[Task input]
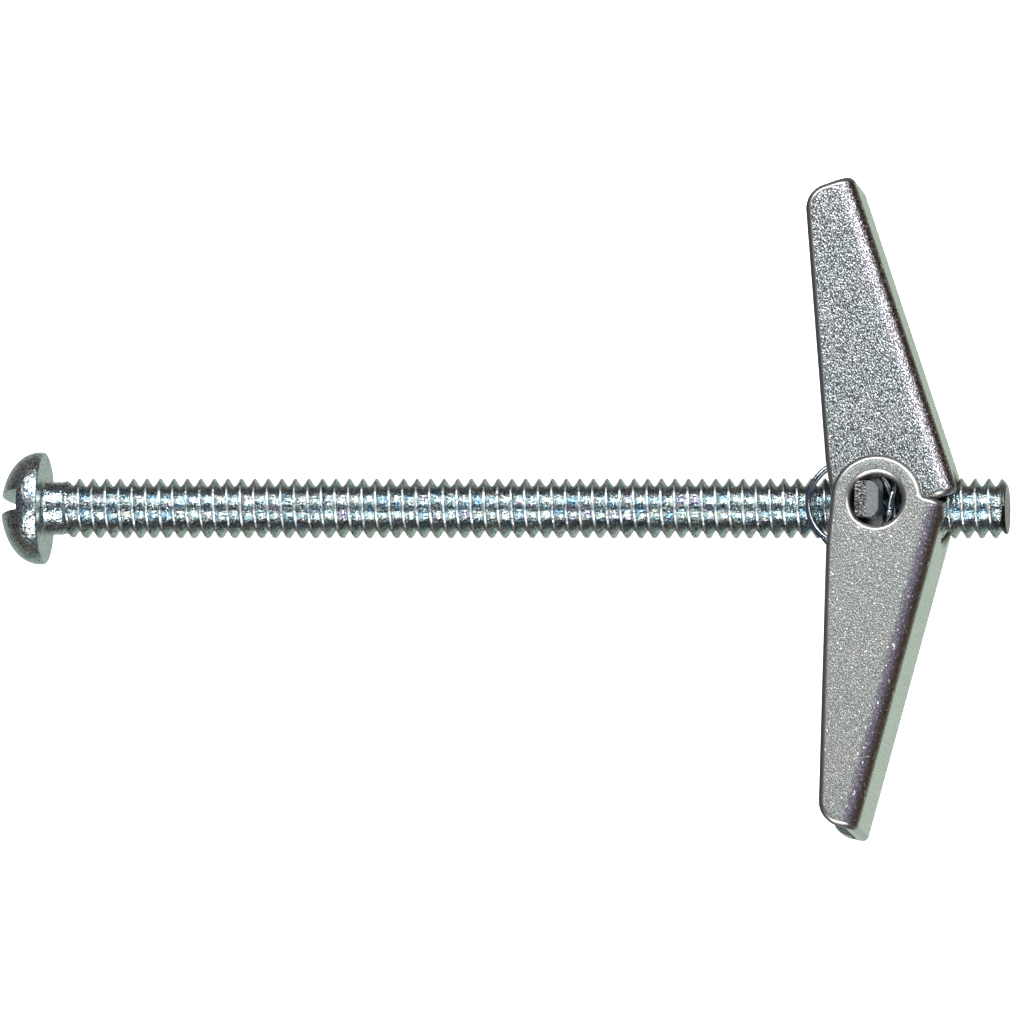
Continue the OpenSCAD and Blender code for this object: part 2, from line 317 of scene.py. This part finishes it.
split = add(tree, "ShaderNodeSeparateXYZ", links={0: spot})
past_head = add(tree, "ShaderNodeMapRange", {"From Min": head_end * MM, "From Max": shank_finish_start * MM},
                {"Value": split.outputs["X"]})
off_axis = add(tree, "ShaderNodeVectorMath", {"operation": "MULTIPLY", 1: (0, 1, 1)}, {0: spot})
from_axis = add(tree, "ShaderNodeVectorMath", {"operation": "LENGTH"}, {0: off_axis.outputs[0]})
crest_height = add(tree, "ShaderNodeMapRange", {"From Min": root_r * MM, "From Max": thread_r * MM},
                   {"Value": from_axis.outputs["Value"], "To Max": past_head.outputs[0]})
# Painted highlight: the crests turn near white, partly as rubbed wear and partly in place of the light their
# rounded edges catch.
crest_wear_and_highlight = add(tree, "ShaderNodeValToRGB", links={0: crest_height.outputs[0]},
           stops=[(0.6, 0.0), (0.9, 0.0), (0.99, 0.6)])
crest_wear_and_highlight_tone = add(tree, "ShaderNodeMix", {"data_type": "RGBA", 7: sheet_colour("f6f6f2")},
                 {0: crest_wear_and_highlight.outputs[0], 6: tone.outputs[2]})
head_gloss = add(tree, "ShaderNodeMapRange", {"To Min": head_rough, "To Max": shank_rough},
                 {"Value": past_head.outputs[0]})
gloss = add(tree, "ShaderNodeMapRange", {"To Max": crest_rough},
            {"Value": crest_wear_and_highlight.outputs[0], "To Min": head_gloss.outputs[0]})
tree.links.new(gloss.outputs[0], shader.inputs["Roughness"])
dents = add(tree, "ShaderNodeTexNoise", {"Scale": 1 / (dent * MM), "Detail": 1.0}, {"Vector": spot})
pits = add(tree, "ShaderNodeTexNoise", {"Scale": 1 / (pit * MM), "Detail": 1.0}, {"Vector": spot})
pit_tone = add(tree, "ShaderNodeValToRGB", links={0: pits.outputs["Fac"]},
               stops=[(0.37, "636c72"), (0.45, "ffffff")])
pitted = add(tree, "ShaderNodeMix", {"data_type": "RGBA", "blend_type": "MULTIPLY", 0: 1.0},
             {6: crest_wear_and_highlight_tone.outputs[2], 7: pit_tone.outputs[0]})
tree.links.new(pitted.outputs[2], shader.inputs["Base Color"])
waves = add(tree, "ShaderNodeBump", {"Distance": dent_depth * MM}, {"Height": dents.outputs["Fac"]})
grit = add(tree, "ShaderNodeBump", {"Distance": pit_depth * MM},
           {"Height": pits.outputs["Fac"], "Normal": waves.outputs[0]})
tree.links.new(grit.outputs[0], shader.inputs["Normal"])

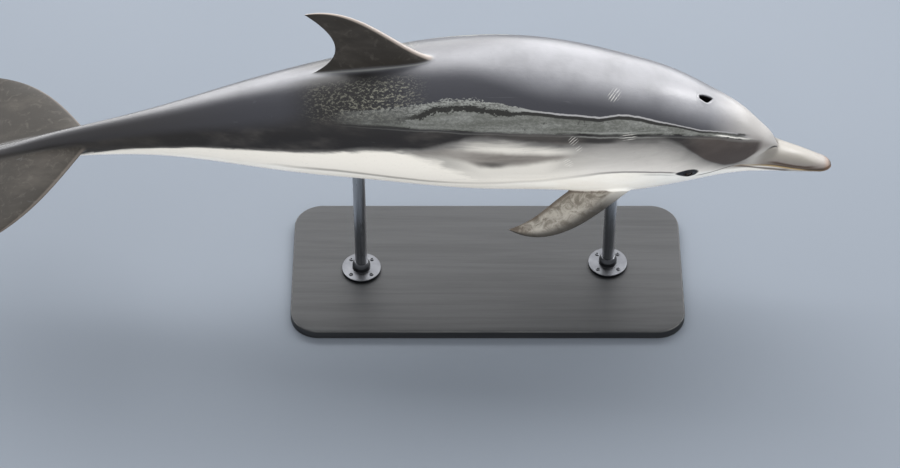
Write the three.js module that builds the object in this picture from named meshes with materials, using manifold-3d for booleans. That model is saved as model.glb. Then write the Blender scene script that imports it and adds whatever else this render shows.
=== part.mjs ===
// A leaping striped dolphin at life size, held up by a plain display stand.
// Millimetres. +X is the way the dolphin swims, -Y is its right side, +Z is up, and the floor is z = 0.
//
// A station is a distance along the animal's axis from the tip of the beak. At each station the body
// has an oval section: so high above the axis, so deep below it, and so wide to each side. The beak has
// sections of its own, which the forehead swells out of. The axis is a curve set by its slope, and the
// sections roll a little about it, because the animal is arched and twists as it leaps.
import * as THREE from 'three';
import { mergeVertices } from 'three/addons/utils/BufferGeometryUtils.js';
import Module from 'manifold-3d';

const wasm = await Module();
wasm.setup();

// ---- Driving dimensions ------------------------------------------------------------------------------

const GAP = 0.3; // between two pieces that touch
const HALF_GAP = GAP / 2;

// Where the beak tip is, which puts the whole model over the origin and the belly over the stand.
const BEAK_TIP = new THREE.Vector3(1015.4, -1, 380);

// Stations where the named parts of the body meet.
const TIP = 0;
const FOREHEAD = 138;
const MOUTH_CORNER = 262;
const NECK = 470;
const LOIN = 860;
const TAIL_ROOT = 1250;
const NOTCH = 2048;

// The axis: slope in degrees, nose down negative, and roll in degrees, back towards the right positive.
const SLOPE = [
  [0, -15], [300, -15.5], [480, -13.5], [700, -6.5], [900, 0.5],
  [1100, 4.6], [1350, 5.6], [1600, 8], [1800, 11], [2060, 12.5],
];
const ROLL = [
  [0, 7.5], [350, 8], [540, 3.8], [940, 2.8], [1160, -2], [1300, -3], [1700, 2], [2060, 4],
];

// Body sections: station, height above the axis, depth below it, half width.
const BODY = [
  [90, 4, 22, 22], [140, 27, 30, 29], [170, 60, 35, 41], [200, 82, 40, 54], [260, 120, 46, 78],
  [340, 142, 74, 111], [430, 161, 129, 138], [540, 169, 164, 158], [680, 181, 172, 172],
  [830, 186, 183, 174], [980, 176, 176, 162], [1130, 154, 154, 140], [1290, 130, 130, 112],
  [1450, 100, 100, 76], [1610, 68, 68, 45], [1760, 48, 47, 28], [1880, 34, 32, 24], [1980, 18, 17, 24],
  [2060, 8, 8, 22],
];
const BODY_SQUARENESS = 2.05; // 2 is an ellipse, more is squarer

// Beak sections, in the same order, and how far back its tip is rounded.
const BEAK = [
  [0, 12, 13, 18], [30, 15, 16, 23.5], [80, 25, 28, 30], [140, 31, 39, 38], [200, 42, 49, 50], [300, 55, 54, 72],
];
const BEAK_SQUARENESS = 2.2;
const BEAK_ROUNDING = 28;
const FOREHEAD_CREASE = 4; // how softly the forehead and the beak run together
const FOREHEAD_START = [60, 100]; // where the forehead's sections come in
const BEAK_END = [240, 300]; // where the beak's sections have gone
const TAIL_ROUNDING = 50;

// The mouth line: station, height above the axis. Past the corner of the mouth it is a fold towards the eye.
const MOUTH = [
  [0, 3], [30, 1.5], [65, -0.5], [105, 1], [145, 5.5], [185, 9.8], [216, 15.7], [242, 18.5], [262, 16.8],
  [284, 10.5], [307, 3.8], [335, -0.5],
];
const JAW_CLEARANCE = 5; // how far outside the skin the head's space for the jaw is cut
const STEEPEST_MOUTH = 0.9; // the sine of the largest angle the mouth line may have on a section
const MOUTH_PASSES = 6; // rounds of finding the mouth's angle from its height

// Eyes: the ball sits mostly inside the head. The angle is up from the animal's side.
const EYE = { station: 366, angle: 5.2, radius: 13.5, depth: 11 };

// Fins: the four points of a Bezier curve for each edge, then how thick the fin is at root and tip.
// Back fin: station, height above the axis.
const DORSAL_FIN = {
  lead: [[943, 173], [1035, 195], [1091, 338], [1231, 312]],
  trail: [[1264, 124], [1142.5, 173], [1154, 240], [1231, 312]],
  rootThickness: 38,
  tipThickness: 8,
};
// Tail flukes: station, distance out from the axis. They droop towards their tips.
const FLUKE = {
  lead: [[1775, 0], [1850, 110], [1910, 225], [2062, 272]],
  trail: [[2030, 0], [2070, 70], [2005, 165], [2062, 272]],
  rootThickness: 26,
  tipThickness: 6,
};
const FLUKE_DROOP = 14;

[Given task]
Each line above must be reproduced exactly as it stands.

[Written solution]
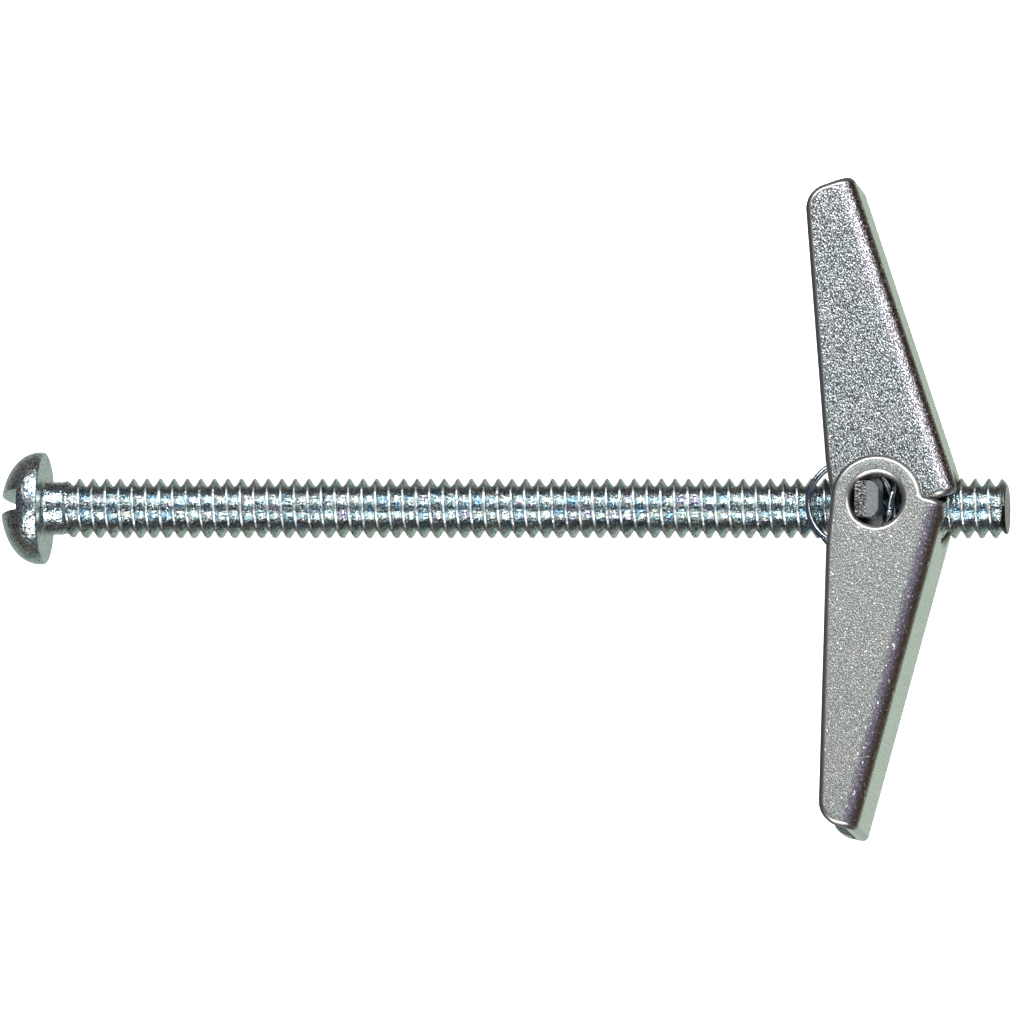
Continue the OpenSCAD and Blender code for this object: part 2, from line 317 of scene.py. This part finishes it.
split = add(tree, "ShaderNodeSeparateXYZ", links={0: spot})
past_head = add(tree, "ShaderNodeMapRange", {"From Min": head_end * MM, "From Max": shank_finish_start * MM},
                {"Value": split.outputs["X"]})
off_axis = add(tree, "ShaderNodeVectorMath", {"operation": "MULTIPLY", 1: (0, 1, 1)}, {0: spot})
from_axis = add(tree, "ShaderNodeVectorMath", {"operation": "LENGTH"}, {0: off_axis.outputs[0]})
crest_height = add(tree, "ShaderNodeMapRange", {"From Min": root_r * MM, "From Max": thread_r * MM},
                   {"Value": from_axis.outputs["Value"], "To Max": past_head.outputs[0]})
# Painted highlight: the crests turn near white, partly as rubbed wear and partly in place of the light their
# rounded edges catch.
crest_wear_and_highlight = add(tree, "ShaderNodeValToRGB", links={0: crest_height.outputs[0]},
           stops=[(0.6, 0.0), (0.9, 0.0), (0.99, 0.6)])
crest_wear_and_highlight_tone = add(tree, "ShaderNodeMix", {"data_type": "RGBA", 7: sheet_colour("f6f6f2")},
                 {0: crest_wear_and_highlight.outputs[0], 6: tone.outputs[2]})
head_gloss = add(tree, "ShaderNodeMapRange", {"To Min": head_rough, "To Max": shank_rough},
                 {"Value": past_head.outputs[0]})
gloss = add(tree, "ShaderNodeMapRange", {"To Max": crest_rough},
            {"Value": crest_wear_and_highlight.outputs[0], "To Min": head_gloss.outputs[0]})
tree.links.new(gloss.outputs[0], shader.inputs["Roughness"])
dents = add(tree, "ShaderNodeTexNoise", {"Scale": 1 / (dent * MM), "Detail": 1.0}, {"Vector": spot})
pits = add(tree, "ShaderNodeTexNoise", {"Scale": 1 / (pit * MM), "Detail": 1.0}, {"Vector": spot})
pit_tone = add(tree, "ShaderNodeValToRGB", links={0: pits.outputs["Fac"]},
               stops=[(0.37, "636c72"), (0.45, "ffffff")])
pitted = add(tree, "ShaderNodeMix", {"data_type": "RGBA", "blend_type": "MULTIPLY", 0: 1.0},
             {6: crest_wear_and_highlight_tone.outputs[2], 7: pit_tone.outputs[0]})
tree.links.new(pitted.outputs[2], shader.inputs["Base Color"])
waves = add(tree, "ShaderNodeBump", {"Distance": dent_depth * MM}, {"Height": dents.outputs["Fac"]})
grit = add(tree, "ShaderNodeBump", {"Distance": pit_depth * MM},
           {"Height": pits.outputs["Fac"], "Normal": waves.outputs[0]})
tree.links.new(grit.outputs[0], shader.inputs["Normal"])

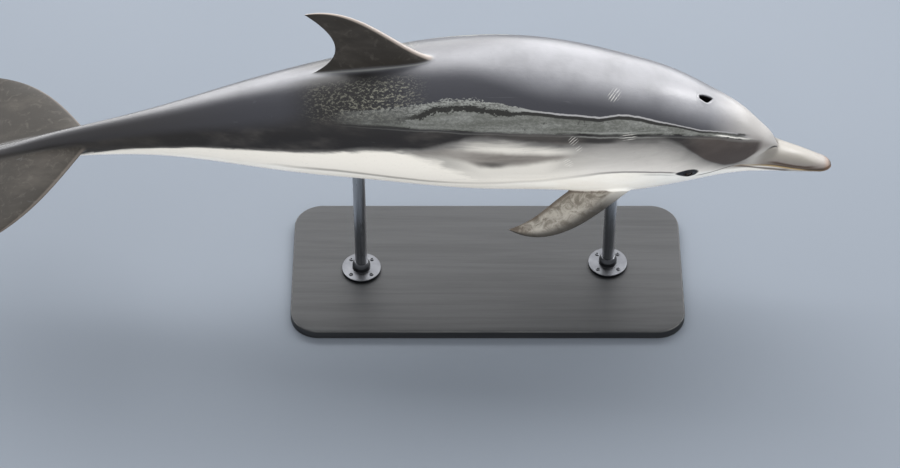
Write the three.js module that builds the object in this picture from named meshes with materials, using manifold-3d for booleans. That model is saved as model.glb. Then write the Blender scene script that imports it and adds whatever else this render shows.
=== part.mjs ===
// A leaping striped dolphin at life size, held up by a plain display stand.
// Millimetres. +X is the way the dolphin swims, -Y is its right side, +Z is up, and the floor is z = 0.
//
// A station is a distance along the animal's axis from the tip of the beak. At each station the body
// has an oval section: so high above the axis, so deep below it, and so wide to each side. The beak has
// sections of its own, which the forehead swells out of. The axis is a curve set by its slope, and the
// sections roll a little about it, because the animal is arched and twists as it leaps.
import * as THREE from 'three';
import { mergeVertices } from 'three/addons/utils/BufferGeometryUtils.js';
import Module from 'manifold-3d';

const wasm = await Module();
wasm.setup();

// ---- Driving dimensions ------------------------------------------------------------------------------

const GAP = 0.3; // between two pieces that touch
const HALF_GAP = GAP / 2;

// Where the beak tip is, which puts the whole model over the origin and the belly over the stand.
const BEAK_TIP = new THREE.Vector3(1015.4, -1, 380);

// Stations where the named parts of the body meet.
const TIP = 0;
const FOREHEAD = 138;
const MOUTH_CORNER = 262;
const NECK = 470;
const LOIN = 860;
const TAIL_ROOT = 1250;
const NOTCH = 2048;

// The axis: slope in degrees, nose down negative, and roll in degrees, back towards the right positive.
const SLOPE = [
  [0, -15], [300, -15.5], [480, -13.5], [700, -6.5], [900, 0.5],
  [1100, 4.6], [1350, 5.6], [1600, 8], [1800, 11], [2060, 12.5],
];
const ROLL = [
  [0, 7.5], [350, 8], [540, 3.8], [940, 2.8], [1160, -2], [1300, -3], [1700, 2], [2060, 4],
];

// Body sections: station, height above the axis, depth below it, half width.
const BODY = [
  [90, 4, 22, 22], [140, 27, 30, 29], [170, 60, 35, 41], [200, 82, 40, 54], [260, 120, 46, 78],
  [340, 142, 74, 111], [430, 161, 129, 138], [540, 169, 164, 158], [680, 181, 172, 172],
  [830, 186, 183, 174], [980, 176, 176, 162], [1130, 154, 154, 140], [1290, 130, 130, 112],
  [1450, 100, 100, 76], [1610, 68, 68, 45], [1760, 48, 47, 28], [1880, 34, 32, 24], [1980, 18, 17, 24],
  [2060, 8, 8, 22],
];
const BODY_SQUARENESS = 2.05; // 2 is an ellipse, more is squarer

// Beak sections, in the same order, and how far back its tip is rounded.
const BEAK = [
  [0, 12, 13, 18], [30, 15, 16, 23.5], [80, 25, 28, 30], [140, 31, 39, 38], [200, 42, 49, 50], [300, 55, 54, 72],
];
const BEAK_SQUARENESS = 2.2;
const BEAK_ROUNDING = 28;
const FOREHEAD_CREASE = 4; // how softly the forehead and the beak run together
const FOREHEAD_START = [60, 100]; // where the forehead's sections come in
const BEAK_END = [240, 300]; // where the beak's sections have gone
const TAIL_ROUNDING = 50;

// The mouth line: station, height above the axis. Past the corner of the mouth it is a fold towards the eye.
const MOUTH = [
  [0, 3], [30, 1.5], [65, -0.5], [105, 1], [145, 5.5], [185, 9.8], [216, 15.7], [242, 18.5], [262, 16.8],
  [284, 10.5], [307, 3.8], [335, -0.5],
];
const JAW_CLEARANCE = 5; // how far outside the skin the head's space for the jaw is cut
const STEEPEST_MOUTH = 0.9; // the sine of the largest angle the mouth line may have on a section
const MOUTH_PASSES = 6; // rounds of finding the mouth's angle from its height

// Eyes: the ball sits mostly inside the head. The angle is up from the animal's side.
const EYE = { station: 366, angle: 5.2, radius: 13.5, depth: 11 };

// Fins: the four points of a Bezier curve for each edge, then how thick the fin is at root and tip.
// Back fin: station, height above the axis.
const DORSAL_FIN = {
  lead: [[943, 173], [1035, 195], [1091, 338], [1231, 312]],
  trail: [[1264, 124], [1142.5, 173], [1154, 240], [1231, 312]],
  rootThickness: 38,
  tipThickness: 8,
};
// Tail flukes: station, distance out from the axis. They droop towards their tips.
const FLUKE = {
  lead: [[1775, 0], [1850, 110], [1910, 225], [2062, 272]],
  trail: [[2030, 0], [2070, 70], [2005, 165], [2062, 272]],
  rootThickness: 26,
  tipThickness: 6,
};
const FLUKE_DROOP = 14;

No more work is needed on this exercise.